Schon beginnt sich die neue politische Orientierung in der praktischen Arbeit vor Ort niederzuschlagen. Die Grünen in Sachsen-Anhalt planen, im Landtagswahlkampf 2002 mit einer Kampagne „Lust auf Zukunft – Leben mit Kindern“ die materielle Situation von Alleinerziehenden und die in diesem Bundesland besonders sensible Frage der Kinderbetreuung zu thematisieren und damit eine soziale Note anzuschlagen. Auch die designierte Spitzenkandidatin der Grünen für die Berliner Abgeordnetenhauswahlen, Sibyll Klotz, will im Wahlkampf die Frage der sozialen Gerechtigkeit zum Schwerpunktthema machen. Die Grünen wollen zeigen, so Klotz, dass soziale Gerechtigkeit auch in einer schwierigen Haushaltssituation möglich ist.
Ob sich die Tendenz der stärkeren Hinwendung der Grünen zur sozialen Frage verstetigt, ist derzeit noch ungewiss. Sicher ist jedoch: Das Thema Soziale Gerechtigkeit ist kein Erbpachthof der PDS.
Jochen Weichold
[1] Vgl. Ludger Volmer: Regieren reicht nicht zum Leben. In: Frankfurter Rundschau, Frankfurt/M., 07.03.2001.
[2]Grüne Grundwerte und Grünes Selbstverständnis – fünf Thesen (Thesen des Bundesvorstands von Bündnis 90/Die Grünen zum Grundsatzprogramm), [Berlin 2001], These 4.

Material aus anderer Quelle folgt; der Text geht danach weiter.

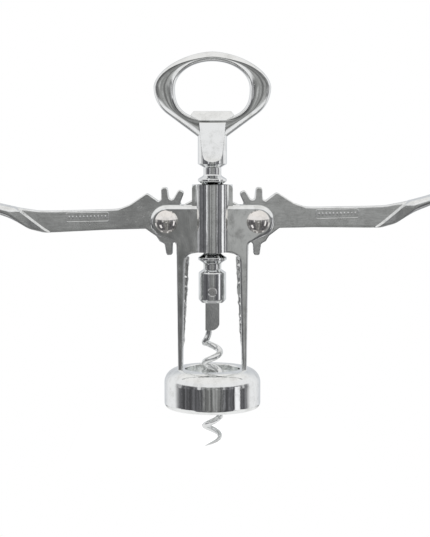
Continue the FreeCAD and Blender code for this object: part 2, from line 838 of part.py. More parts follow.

[3] Fritz Kuhn in: taz – die tageszeitung, Berlin, 09.04.2001.
[4] Vgl. Die Welt, Berlin, 16.05.2001.
[5] Zit. in: Süddeutsche Zeitung, München, 19.04.2001.
[6] Zit. in: Der Spiegel, Hamburg, 2001, Nr. 14 (vom 02.04.2001), S. 17.
[7] Zit. in: Berliner Zeitung, Berlin, 05.07.2001.
[8] Zit. in: Die Welt, Berlin, 16.05.2001.
[9] Zit. in: Der Spiegel, Hamburg, 2001, Nr. 14 (vom 02.04.2001), S. 17.
[10] Zit. in: Der Tagesspiegel, Berlin, 05.07.2001.
[11] Neue Impulse für Arbeit und Soziales. Eine Expertise der Projektkommission Arbeit und Soziales der Heinrich-Böll-Stiftung. In: Kommune, Frankfurt/M., 2001, Nr. 7, S. I.